Rendez-vous le mardi 19 avril à partir de 18h30 au BKNK, 11 rue Blanche, 75009 Paris. Il est prudent de confirmer sa présence auprès de
Philippine Bacquart : 06 77 08 48 63 ou Bacquart.philippine@gmail.com
ANIMES EN VRAC
L’équipe d’Animeland, magasine sur l’animation japonaise en France s’est lancée dans une encyclopédie en plusieurs volumes sur l’histoire de l’animation japonaise, de ses débuts à nos jours. Un premier volume était paru l’an dernier, dont nous avons bien en tendu rendu compte ici. Voici maintenant l’ Encyclopédie des animés n° 2 (1980 – 1988), années ayant vu l’émergence des classiques du Shônen qui ont fait les beaux jours des programmes jeunesse de la télévision française. Se développent également les O.AZ.V., programmes animés destiné prioritairement au format vidéo, étape intermédiaire avant les chaînes spécialisés et les sites de streaming. Ceci répertorié dans un album de 144 pages, où sont présentés pas moins de 700 métrages, chacun accompagné bien entendu d’une illustration, d’un résumé de l’histoire et d’un générique complet. De quoi revisiter Dragon Ball, Mon voisin Totoro, Les Mystérieuses cité d’or, Signé Cat’s Eyes, Akira, Olive et Tom et tant d’autres. Sans oublier un lexique des termes techniques. Que signifie par exemple Kemono ? Réponse dans cet utile répertoire (Ynnis).

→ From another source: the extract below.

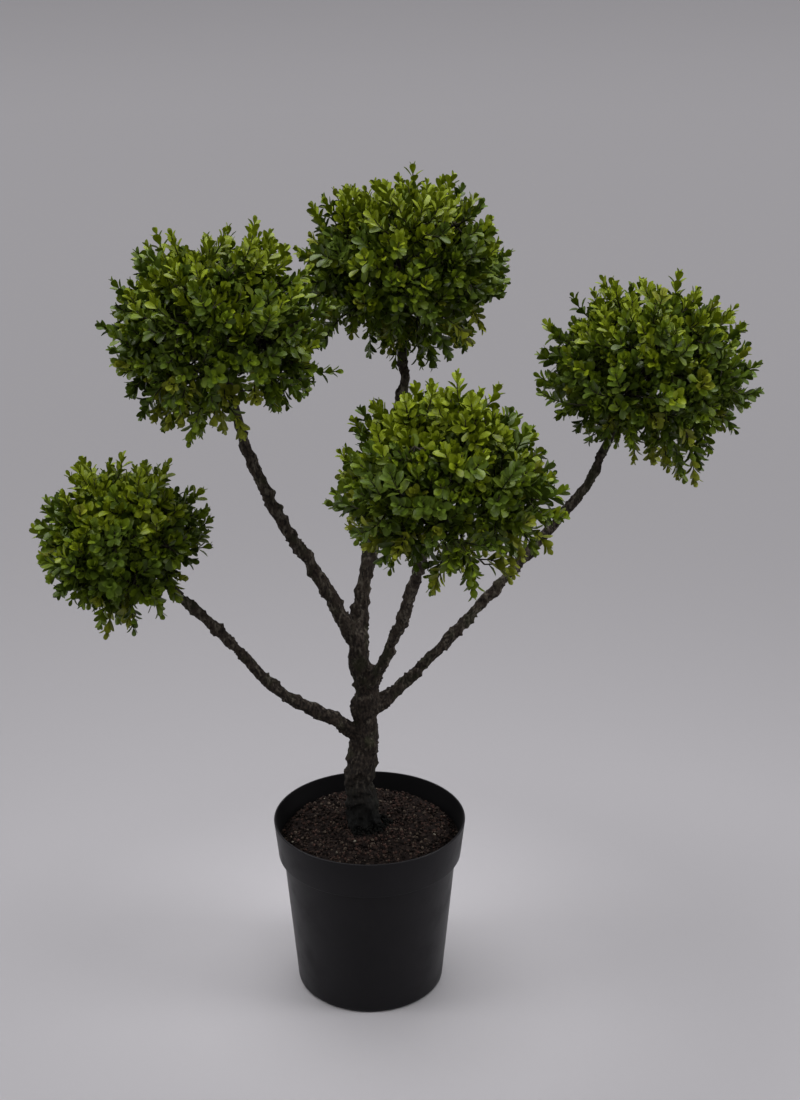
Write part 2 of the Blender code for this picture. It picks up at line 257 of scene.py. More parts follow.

Le même éditeur nous offre cette même semaine un très beau cadeau, en l’occurrence Voyage avec Chihiro, magnifique ouvrages solidement cartonné, épais de 288 pages, et qui n’est pas dû à un auteur japonais mais à une afficionados espagnole, Marta Garcia Villar, qui a traité de la manière la plus complète possible toutes les phases de la conception et de la fabrication du chef-d’œuvre du Maître, en 13 chapitres précisément conçus : L’équipe de création ; Contexte et production, qui nous rappelle que le film est sorti en 2011, inaugurant ainsi, il y a 20 ans, une décennie nouvelle ; Les personnages, où l’on apprend que Miyazaki et son animateur Masashi Andô avaient des différences d’appréciation, le réalisateur voulant un personnage plus volontaire et pas une petite fille apeurée ; mais aussi Thèmes et constantes ; la Musique ; les Influences ; son insertion dans le folklore japonais et autres approches, toute intéressantes. On s’amusera enfin avec le fort chapitre Merchandising, où sont répertoriés tous les objets venus du monde de Chihiro, tasses et rideaux de bain, figurines, cartes, albums et CD, et même des montres.
Un tour du monde de Chihiro qui ne provoque qu’une envie : revoir le film (Ynnis).